## Given request
Take the data below and copy exactly the lines starting at the one with "cad_parts[node].hide_render = cad_parts[node].hide_viewport" and finishing at the one with "BACKDROP_TONE, BACKDROP_LIGHT = (0.80, 0.80, 0.82, 1), 1.24", both included.

--- BEGIN Records for the exercise ---

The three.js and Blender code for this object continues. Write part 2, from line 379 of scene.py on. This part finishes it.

--- END Records for the exercise ---
--- BEGIN Records for the exercise ---

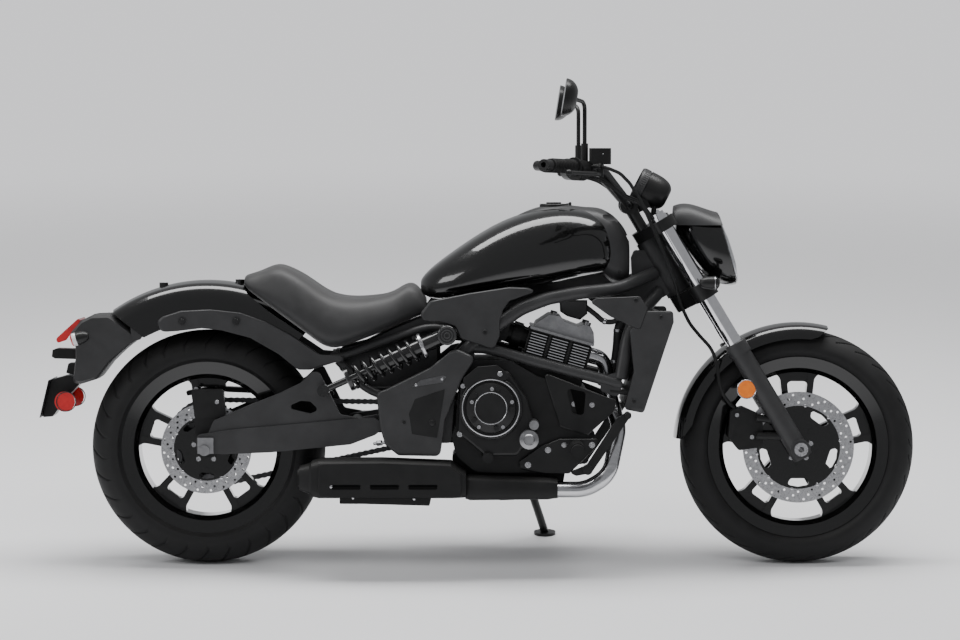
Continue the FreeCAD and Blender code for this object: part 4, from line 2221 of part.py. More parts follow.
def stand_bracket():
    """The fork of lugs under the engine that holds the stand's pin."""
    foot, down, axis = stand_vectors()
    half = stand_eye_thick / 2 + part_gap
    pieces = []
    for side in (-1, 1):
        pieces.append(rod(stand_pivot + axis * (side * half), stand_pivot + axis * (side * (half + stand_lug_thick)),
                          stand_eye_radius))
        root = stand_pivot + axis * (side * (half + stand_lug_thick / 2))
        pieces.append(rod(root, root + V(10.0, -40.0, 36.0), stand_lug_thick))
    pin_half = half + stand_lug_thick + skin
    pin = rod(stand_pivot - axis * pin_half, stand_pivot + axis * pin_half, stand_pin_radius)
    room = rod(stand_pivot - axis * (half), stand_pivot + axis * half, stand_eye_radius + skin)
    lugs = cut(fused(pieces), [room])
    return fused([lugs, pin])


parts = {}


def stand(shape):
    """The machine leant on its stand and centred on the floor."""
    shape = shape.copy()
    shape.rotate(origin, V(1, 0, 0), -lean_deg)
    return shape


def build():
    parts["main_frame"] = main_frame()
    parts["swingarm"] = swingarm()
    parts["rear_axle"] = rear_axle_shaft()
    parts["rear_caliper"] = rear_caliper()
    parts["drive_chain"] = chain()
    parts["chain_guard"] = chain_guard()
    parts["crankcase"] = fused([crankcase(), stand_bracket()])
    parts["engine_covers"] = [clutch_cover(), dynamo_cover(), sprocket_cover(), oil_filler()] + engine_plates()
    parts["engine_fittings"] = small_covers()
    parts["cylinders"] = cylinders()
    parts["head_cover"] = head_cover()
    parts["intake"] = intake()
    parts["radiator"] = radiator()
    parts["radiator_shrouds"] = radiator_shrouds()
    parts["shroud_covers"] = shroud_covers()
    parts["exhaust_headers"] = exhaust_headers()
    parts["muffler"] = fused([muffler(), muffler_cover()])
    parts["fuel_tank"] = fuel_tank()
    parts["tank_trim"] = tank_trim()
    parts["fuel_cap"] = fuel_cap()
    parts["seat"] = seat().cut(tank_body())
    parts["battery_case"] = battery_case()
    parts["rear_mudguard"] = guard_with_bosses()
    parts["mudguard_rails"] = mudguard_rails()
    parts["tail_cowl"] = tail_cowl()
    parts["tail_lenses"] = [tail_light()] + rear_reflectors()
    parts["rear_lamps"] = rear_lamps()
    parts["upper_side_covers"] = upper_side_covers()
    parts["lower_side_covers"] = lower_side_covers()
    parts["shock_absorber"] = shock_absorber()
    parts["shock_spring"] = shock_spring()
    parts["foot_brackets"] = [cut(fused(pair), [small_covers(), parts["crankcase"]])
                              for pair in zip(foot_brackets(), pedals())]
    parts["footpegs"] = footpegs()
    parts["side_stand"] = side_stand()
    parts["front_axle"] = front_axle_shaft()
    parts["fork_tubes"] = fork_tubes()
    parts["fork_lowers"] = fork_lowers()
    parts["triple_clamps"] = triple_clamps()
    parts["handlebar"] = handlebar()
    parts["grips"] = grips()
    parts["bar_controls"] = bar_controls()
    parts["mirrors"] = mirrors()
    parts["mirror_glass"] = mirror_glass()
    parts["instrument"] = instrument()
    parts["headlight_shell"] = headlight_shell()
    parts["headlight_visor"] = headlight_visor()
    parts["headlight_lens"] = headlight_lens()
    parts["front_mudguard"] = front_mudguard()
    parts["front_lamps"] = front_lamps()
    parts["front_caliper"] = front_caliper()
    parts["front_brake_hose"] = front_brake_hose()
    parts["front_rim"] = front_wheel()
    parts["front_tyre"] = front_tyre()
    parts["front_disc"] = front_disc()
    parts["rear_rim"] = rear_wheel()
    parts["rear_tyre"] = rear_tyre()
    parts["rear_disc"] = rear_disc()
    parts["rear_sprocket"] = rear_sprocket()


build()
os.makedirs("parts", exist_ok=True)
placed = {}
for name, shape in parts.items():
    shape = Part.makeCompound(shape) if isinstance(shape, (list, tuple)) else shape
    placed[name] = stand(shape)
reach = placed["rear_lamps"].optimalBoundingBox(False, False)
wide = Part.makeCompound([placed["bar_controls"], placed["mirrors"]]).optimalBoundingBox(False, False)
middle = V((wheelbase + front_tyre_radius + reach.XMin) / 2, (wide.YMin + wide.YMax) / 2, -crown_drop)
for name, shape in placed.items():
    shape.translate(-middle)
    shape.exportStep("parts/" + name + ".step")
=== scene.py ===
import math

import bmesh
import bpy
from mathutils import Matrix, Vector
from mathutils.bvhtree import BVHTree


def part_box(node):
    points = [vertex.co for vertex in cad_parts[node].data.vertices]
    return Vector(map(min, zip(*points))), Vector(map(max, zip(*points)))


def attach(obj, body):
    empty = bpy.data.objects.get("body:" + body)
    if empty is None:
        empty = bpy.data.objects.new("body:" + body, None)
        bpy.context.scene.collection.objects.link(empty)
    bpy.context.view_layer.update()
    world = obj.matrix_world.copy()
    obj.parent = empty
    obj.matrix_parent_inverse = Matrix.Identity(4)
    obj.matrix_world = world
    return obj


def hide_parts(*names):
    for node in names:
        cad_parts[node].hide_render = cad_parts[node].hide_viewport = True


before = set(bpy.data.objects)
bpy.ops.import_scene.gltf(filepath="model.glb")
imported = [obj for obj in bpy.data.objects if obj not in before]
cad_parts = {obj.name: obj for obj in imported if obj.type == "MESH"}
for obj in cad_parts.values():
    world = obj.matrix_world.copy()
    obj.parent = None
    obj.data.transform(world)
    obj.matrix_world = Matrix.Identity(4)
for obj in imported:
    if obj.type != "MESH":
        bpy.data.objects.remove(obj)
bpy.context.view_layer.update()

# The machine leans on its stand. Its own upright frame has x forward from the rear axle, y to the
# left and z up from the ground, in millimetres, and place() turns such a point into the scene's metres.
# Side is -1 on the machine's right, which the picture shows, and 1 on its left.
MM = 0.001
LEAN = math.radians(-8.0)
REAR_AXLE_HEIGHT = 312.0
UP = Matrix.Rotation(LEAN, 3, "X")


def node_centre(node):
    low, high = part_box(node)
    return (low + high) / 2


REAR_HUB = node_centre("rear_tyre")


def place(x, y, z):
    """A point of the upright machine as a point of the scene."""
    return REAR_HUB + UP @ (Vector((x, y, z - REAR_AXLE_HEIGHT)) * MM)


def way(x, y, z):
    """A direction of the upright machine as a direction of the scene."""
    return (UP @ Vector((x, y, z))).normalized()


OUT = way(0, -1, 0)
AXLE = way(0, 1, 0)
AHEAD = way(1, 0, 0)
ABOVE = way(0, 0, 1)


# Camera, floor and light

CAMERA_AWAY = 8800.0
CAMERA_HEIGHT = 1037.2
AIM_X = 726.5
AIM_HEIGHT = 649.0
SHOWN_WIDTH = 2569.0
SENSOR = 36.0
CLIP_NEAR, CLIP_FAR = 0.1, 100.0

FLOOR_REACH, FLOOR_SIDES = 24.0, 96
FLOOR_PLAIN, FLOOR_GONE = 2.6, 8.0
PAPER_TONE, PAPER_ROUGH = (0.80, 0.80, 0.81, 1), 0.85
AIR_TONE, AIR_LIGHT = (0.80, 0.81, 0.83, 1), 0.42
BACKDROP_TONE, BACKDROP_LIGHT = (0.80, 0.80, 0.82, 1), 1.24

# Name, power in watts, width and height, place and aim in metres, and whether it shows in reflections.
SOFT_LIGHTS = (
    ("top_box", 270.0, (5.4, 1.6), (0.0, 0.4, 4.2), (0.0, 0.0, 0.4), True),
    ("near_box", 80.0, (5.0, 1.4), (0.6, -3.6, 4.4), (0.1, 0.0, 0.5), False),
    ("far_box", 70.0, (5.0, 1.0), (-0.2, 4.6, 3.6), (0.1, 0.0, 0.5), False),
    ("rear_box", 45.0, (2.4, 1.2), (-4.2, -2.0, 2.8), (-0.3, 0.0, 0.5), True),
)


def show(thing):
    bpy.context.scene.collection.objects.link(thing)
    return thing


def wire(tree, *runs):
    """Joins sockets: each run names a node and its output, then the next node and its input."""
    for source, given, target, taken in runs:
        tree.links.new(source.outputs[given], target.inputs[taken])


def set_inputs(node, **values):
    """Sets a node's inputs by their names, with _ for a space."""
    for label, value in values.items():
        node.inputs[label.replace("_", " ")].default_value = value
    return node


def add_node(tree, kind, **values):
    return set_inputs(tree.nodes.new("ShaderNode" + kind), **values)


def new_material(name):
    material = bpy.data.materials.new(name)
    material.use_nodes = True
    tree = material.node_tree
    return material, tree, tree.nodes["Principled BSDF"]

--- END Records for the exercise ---

## Solution for this task
        cad_parts[node].hide_render = cad_parts[node].hide_viewport = True


before = set(bpy.data.objects)
bpy.ops.import_scene.gltf(filepath="model.glb")
imported = [obj for obj in bpy.data.objects if obj not in before]
cad_parts = {obj.name: obj for obj in imported if obj.type == "MESH"}
for obj in cad_parts.values():
    world = obj.matrix_world.copy()
    obj.parent = None
    obj.data.transform(world)
    obj.matrix_world = Matrix.Identity(4)
for obj in imported:
    if obj.type != "MESH":
        bpy.data.objects.remove(obj)
bpy.context.view_layer.update()

# The machine leans on its stand. Its own upright frame has x forward from the rear axle, y to the
# left and z up from the ground, in millimetres, and place() turns such a point into the scene's metres.
# Side is -1 on the machine's right, which the picture shows, and 1 on its left.
MM = 0.001
LEAN = math.radians(-8.0)
REAR_AXLE_HEIGHT = 312.0
UP = Matrix.Rotation(LEAN, 3, "X")


def node_centre(node):
    low, high = part_box(node)
    return (low + high) / 2


REAR_HUB = node_centre("rear_tyre")


def place(x, y, z):
    """A point of the upright machine as a point of the scene."""
    return REAR_HUB + UP @ (Vector((x, y, z - REAR_AXLE_HEIGHT)) * MM)


def way(x, y, z):
    """A direction of the upright machine as a direction of the scene."""
    return (UP @ Vector((x, y, z))).normalized()


OUT = way(0, -1, 0)
AXLE = way(0, 1, 0)
AHEAD = way(1, 0, 0)
ABOVE = way(0, 0, 1)


# Camera, floor and light

CAMERA_AWAY = 8800.0
CAMERA_HEIGHT = 1037.2
AIM_X = 726.5
AIM_HEIGHT = 649.0
SHOWN_WIDTH = 2569.0
SENSOR = 36.0
CLIP_NEAR, CLIP_FAR = 0.1, 100.0

FLOOR_REACH, FLOOR_SIDES = 24.0, 96
FLOOR_PLAIN, FLOOR_GONE = 2.6, 8.0
PAPER_TONE, PAPER_ROUGH = (0.80, 0.80, 0.81, 1), 0.85
AIR_TONE, AIR_LIGHT = (0.80, 0.81, 0.83, 1), 0.42
BACKDROP_TONE, BACKDROP_LIGHT = (0.80, 0.80, 0.82, 1), 1.24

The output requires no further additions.